The technician can’t get access to the training and information needed to fix any of them because the manufacturers themselves don’t know how they work, and the hardware and software guys are all compartmentalized, and the guy who used to have the big picture isn’t working there anymore.
The whole repair process becomes a “try this and see” with parts that cost thousands of dollars; parts that once programmed can’t be taken off the car and reprogrammed to fit another vehicle should it be determined that the part didn’t fix the problem. What this eventually becomes is a consumer chained to the equivalent of another mortgage payment for as long as he or she needs to own a car or truck. It’s either that, or we will all end up Ubering or renting a car when we need it.
Attracting a Next Gen technician is going to be a real challenge given the way the commercial side of our trade operates. We make our techs buy the means of production (tools) and then pay them based on piece work. If a tech faces a challenging problem, one that’s “off the flow chart,” the factories will not pay straight time unless you raise a mountain of hell with them, and even at that they are always poised to swoop in and take back money previously paid (after the fact and long after the vehicle has left your care) under the guise of an “audit” — basically a guilty verdict rendered after the fact and after all your defense proof (the fixed car) is long gone.

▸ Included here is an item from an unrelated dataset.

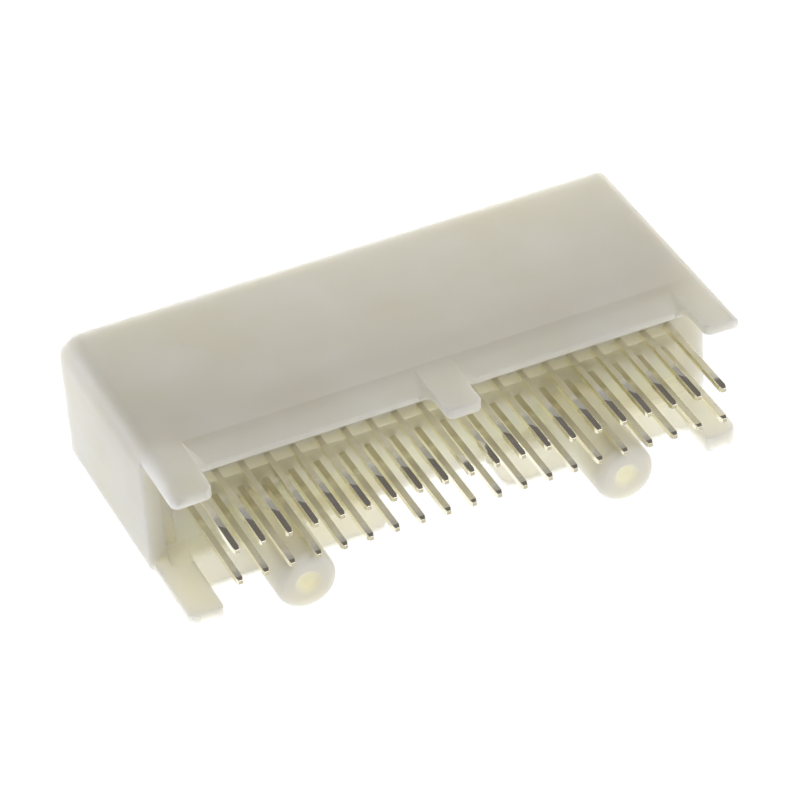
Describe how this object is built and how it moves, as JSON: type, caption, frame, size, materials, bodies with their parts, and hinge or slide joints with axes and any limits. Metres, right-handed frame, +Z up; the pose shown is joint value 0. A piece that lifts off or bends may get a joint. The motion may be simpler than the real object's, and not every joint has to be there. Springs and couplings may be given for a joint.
{
  "type": "automotive connector",
  "caption": "Through-board pin header for a vehicle wiring plug: an oblong moulded shroud with rows of square pins, locating pegs, and feet and tabs at the board side.",
  "frame": {"origin": "middle of the lower long side that the housing lies on, midway between the pin tips and the mating rim", "axes": "+X along the pin rows, +Y the way the plug leaves the shroud, +Z up from the long side it lies on; the circuit board's face is the plane Y = -10.875 mm"},
  "size_m": [0.0492, 0.0282, 0.0117],
  "materials": {
    "housing": "satin, slightly translucent, natural nylon",
    "pins": "satin tin-plated brass, pale"
  },
  "bodies": {
    "root": {"housing": "housing", "lower_pin_01": "pins", "lower_pin_02": "pins", "lower_pin_03": "pins", "lower_pin_04": "pins", "lower_pin_05": "pins", "lower_pin_06": "pins", "lower_pin_07": "pins", "lower_pin_08": "pins", "lower_pin_09": "pins", "lower_pin_10": "pins", "lower_pin_11": "pins", "lower_pin_12": "pins", "lower_pin_13": "pins", "lower_pin_14": "pins", "lower_pin_15": "pins", "lower_pin_16": "pins", "lower_pin_17": "pins", "lower_pin_18": "pins", "lower_pin_19": "pins", "lower_pin_20": "pins", "upper_pin_01": "pins", "upper_pin_02": "pins", "upper_pin_03": "pins", "upper_pin_04": "pins", "upper_pin_05": "pins", "upper_pin_06": "pins", "upper_pin_07": "pins", "upper_pin_08": "pins", "upper_pin_09": "pins", "upper_pin_10": "pins", "upper_pin_11": "pins", "upper_pin_12": "pins", "upper_pin_13": "pins", "upper_pin_14": "pins", "upper_pin_15": "pins", "upper_pin_16": "pins", "upper_pin_17": "pins", "upper_pin_18": "pins", "upper_pin_19": "pins", "upper_pin_20": "pins"}
  },
  "joints": []
}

The traditional methods of drafting youngsters into automotive programs aren’t capable of attracting the kind of heads-on and hands-on guys we need to start on a career in what will become the auto service field of tomorrow. The kind of folks we need just also happen to make pretty damned good engineers, and while the engineering field isn’t a great deal more challenging from an academic point of view, it’s far more lucrative and is perceived to be a more productive and professional career path.
Let’s be honest, the physical demands of the field mean that the real time from competent to worn-out is only about 35 years, and how do you incentivize what is a de facto forced early retirement at today’s wage, or under any iteration of the flat rate system? Fact is, we can’t compete!
What does this mean to racers? Mechanics used to be the guys who loved the work, loved making and fixing things, and they were where a lot of racers came from. Now mechanics spend most of their days with a laptop updating the programs rather than learning engine fundamentals. Racing laptops doesn’t have quite the same thrill, and the results of your work aren’t quickly visible, which kills most of the passion. Your day is spent trying to make a paycheck for the family.
Fuel economy and clean air regulations will put pressure on large displacement “V” engines, slowly reducing their numbers, which means that all of our racing products will come from bespoke designs and aftermarket companies at an increased cost. No matter how you slice it, our racing industry will track the commercial side of our industry and fewer and fewer will be drawn into the performance field. Once that takes root, the law of supply and demand will drive prices and wait times for parts and services through the roof.
The repair trades and the racing associations need to start joining forces and work to encourage high-quality, passionate people to join our ranks. Running on code may be the order of the day for our daily drivers and it will be a growing part of the tuning trade, but I’m not sure that it’s enough to keep us all profitable and growing.